_Task prompt_
Repeat each line word for word.

_Data for processing_
++++++++++++++++++++
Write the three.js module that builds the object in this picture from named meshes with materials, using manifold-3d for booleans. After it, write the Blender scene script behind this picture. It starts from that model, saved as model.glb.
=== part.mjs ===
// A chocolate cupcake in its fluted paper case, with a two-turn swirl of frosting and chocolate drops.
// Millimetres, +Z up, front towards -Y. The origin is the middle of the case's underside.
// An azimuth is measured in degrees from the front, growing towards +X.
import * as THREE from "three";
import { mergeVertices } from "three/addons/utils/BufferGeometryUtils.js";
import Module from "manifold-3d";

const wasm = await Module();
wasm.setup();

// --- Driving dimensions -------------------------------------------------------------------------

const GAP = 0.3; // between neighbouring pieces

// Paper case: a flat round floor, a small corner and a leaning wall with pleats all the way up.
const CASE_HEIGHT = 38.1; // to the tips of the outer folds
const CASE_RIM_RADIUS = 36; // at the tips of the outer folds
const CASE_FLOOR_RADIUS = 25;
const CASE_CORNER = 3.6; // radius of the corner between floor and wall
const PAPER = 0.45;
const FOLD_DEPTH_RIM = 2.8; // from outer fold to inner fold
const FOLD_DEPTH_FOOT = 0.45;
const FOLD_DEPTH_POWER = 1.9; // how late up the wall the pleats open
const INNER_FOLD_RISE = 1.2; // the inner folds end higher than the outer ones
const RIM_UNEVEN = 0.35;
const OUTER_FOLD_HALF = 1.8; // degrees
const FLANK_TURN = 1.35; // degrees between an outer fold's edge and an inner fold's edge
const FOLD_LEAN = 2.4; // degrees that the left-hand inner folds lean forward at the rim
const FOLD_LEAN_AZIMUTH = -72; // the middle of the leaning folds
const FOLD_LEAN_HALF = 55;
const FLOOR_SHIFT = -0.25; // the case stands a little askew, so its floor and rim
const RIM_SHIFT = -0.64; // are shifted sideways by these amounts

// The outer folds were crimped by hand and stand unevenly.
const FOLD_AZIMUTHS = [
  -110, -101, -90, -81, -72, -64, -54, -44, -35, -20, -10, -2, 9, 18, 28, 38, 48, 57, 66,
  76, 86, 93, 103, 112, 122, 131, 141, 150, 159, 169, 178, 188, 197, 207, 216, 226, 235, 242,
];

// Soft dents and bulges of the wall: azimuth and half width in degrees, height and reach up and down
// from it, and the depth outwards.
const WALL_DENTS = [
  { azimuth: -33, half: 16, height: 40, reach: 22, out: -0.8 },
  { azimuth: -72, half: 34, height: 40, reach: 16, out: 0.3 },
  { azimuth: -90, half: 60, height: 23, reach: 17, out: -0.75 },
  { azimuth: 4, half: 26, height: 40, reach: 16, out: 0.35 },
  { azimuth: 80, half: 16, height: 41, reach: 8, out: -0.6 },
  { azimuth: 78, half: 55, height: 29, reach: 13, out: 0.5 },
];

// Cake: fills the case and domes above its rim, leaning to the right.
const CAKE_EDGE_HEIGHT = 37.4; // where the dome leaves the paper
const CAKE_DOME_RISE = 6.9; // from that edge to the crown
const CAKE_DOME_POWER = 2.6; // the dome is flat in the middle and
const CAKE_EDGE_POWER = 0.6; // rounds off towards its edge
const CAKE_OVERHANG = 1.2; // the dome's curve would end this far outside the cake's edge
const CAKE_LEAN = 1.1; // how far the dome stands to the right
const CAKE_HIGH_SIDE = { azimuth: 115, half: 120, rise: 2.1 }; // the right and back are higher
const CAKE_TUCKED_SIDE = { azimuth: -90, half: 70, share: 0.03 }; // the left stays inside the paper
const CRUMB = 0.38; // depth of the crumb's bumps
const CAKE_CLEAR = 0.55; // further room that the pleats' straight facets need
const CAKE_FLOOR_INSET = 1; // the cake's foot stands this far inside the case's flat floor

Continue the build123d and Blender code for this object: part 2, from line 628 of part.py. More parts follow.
++++++++++++++++++++
_Final answer_
Write the three.js module that builds the object in this picture from named meshes with materials, using manifold-3d for booleans. After it, write the Blender scene script behind this picture. It starts from that model, saved as model.glb.
=== part.mjs ===
// A chocolate cupcake in its fluted paper case, with a two-turn swirl of frosting and chocolate drops.
// Millimetres, +Z up, front towards -Y. The origin is the middle of the case's underside.
// An azimuth is measured in degrees from the front, growing towards +X.
import * as THREE from "three";
import { mergeVertices } from "three/addons/utils/BufferGeometryUtils.js";
import Module from "manifold-3d";

const wasm = await Module();
wasm.setup();

// --- Driving dimensions -------------------------------------------------------------------------

const GAP = 0.3; // between neighbouring pieces

// Paper case: a flat round floor, a small corner and a leaning wall with pleats all the way up.
const CASE_HEIGHT = 38.1; // to the tips of the outer folds
const CASE_RIM_RADIUS = 36; // at the tips of the outer folds
const CASE_FLOOR_RADIUS = 25;
const CASE_CORNER = 3.6; // radius of the corner between floor and wall
const PAPER = 0.45;
const FOLD_DEPTH_RIM = 2.8; // from outer fold to inner fold
const FOLD_DEPTH_FOOT = 0.45;
const FOLD_DEPTH_POWER = 1.9; // how late up the wall the pleats open
const INNER_FOLD_RISE = 1.2; // the inner folds end higher than the outer ones
const RIM_UNEVEN = 0.35;
const OUTER_FOLD_HALF = 1.8; // degrees
const FLANK_TURN = 1.35; // degrees between an outer fold's edge and an inner fold's edge
const FOLD_LEAN = 2.4; // degrees that the left-hand inner folds lean forward at the rim
const FOLD_LEAN_AZIMUTH = -72; // the middle of the leaning folds
const FOLD_LEAN_HALF = 55;
const FLOOR_SHIFT = -0.25; // the case stands a little askew, so its floor and rim
const RIM_SHIFT = -0.64; // are shifted sideways by these amounts

// The outer folds were crimped by hand and stand unevenly.
const FOLD_AZIMUTHS = [
  -110, -101, -90, -81, -72, -64, -54, -44, -35, -20, -10, -2, 9, 18, 28, 38, 48, 57, 66,
  76, 86, 93, 103, 112, 122, 131, 141, 150, 159, 169, 178, 188, 197, 207, 216, 226, 235, 242,
];

// Soft dents and bulges of the wall: azimuth and half width in degrees, height and reach up and down
// from it, and the depth outwards.
const WALL_DENTS = [
  { azimuth: -33, half: 16, height: 40, reach: 22, out: -0.8 },
  { azimuth: -72, half: 34, height: 40, reach: 16, out: 0.3 },
  { azimuth: -90, half: 60, height: 23, reach: 17, out: -0.75 },
  { azimuth: 4, half: 26, height: 40, reach: 16, out: 0.35 },
  { azimuth: 80, half: 16, height: 41, reach: 8, out: -0.6 },
  { azimuth: 78, half: 55, height: 29, reach: 13, out: 0.5 },
];

// Cake: fills the case and domes above its rim, leaning to the right.
const CAKE_EDGE_HEIGHT = 37.4; // where the dome leaves the paper
const CAKE_DOME_RISE = 6.9; // from that edge to the crown
const CAKE_DOME_POWER = 2.6; // the dome is flat in the middle and
const CAKE_EDGE_POWER = 0.6; // rounds off towards its edge
const CAKE_OVERHANG = 1.2; // the dome's curve would end this far outside the cake's edge
const CAKE_LEAN = 1.1; // how far the dome stands to the right
const CAKE_HIGH_SIDE = { azimuth: 115, half: 120, rise: 2.1 }; // the right and back are higher
const CAKE_TUCKED_SIDE = { azimuth: -90, half: 70, share: 0.03 }; // the left stays inside the paper
const CRUMB = 0.38; // depth of the crumb's bumps
const CAKE_CLEAR = 0.55; // further room that the pleats' straight facets need
const CAKE_FLOOR_INSET = 1; // the cake's foot stands this far inside the case's flat floor

Continue the build123d and Blender code for this object: part 2, from line 628 of part.py. More parts follow.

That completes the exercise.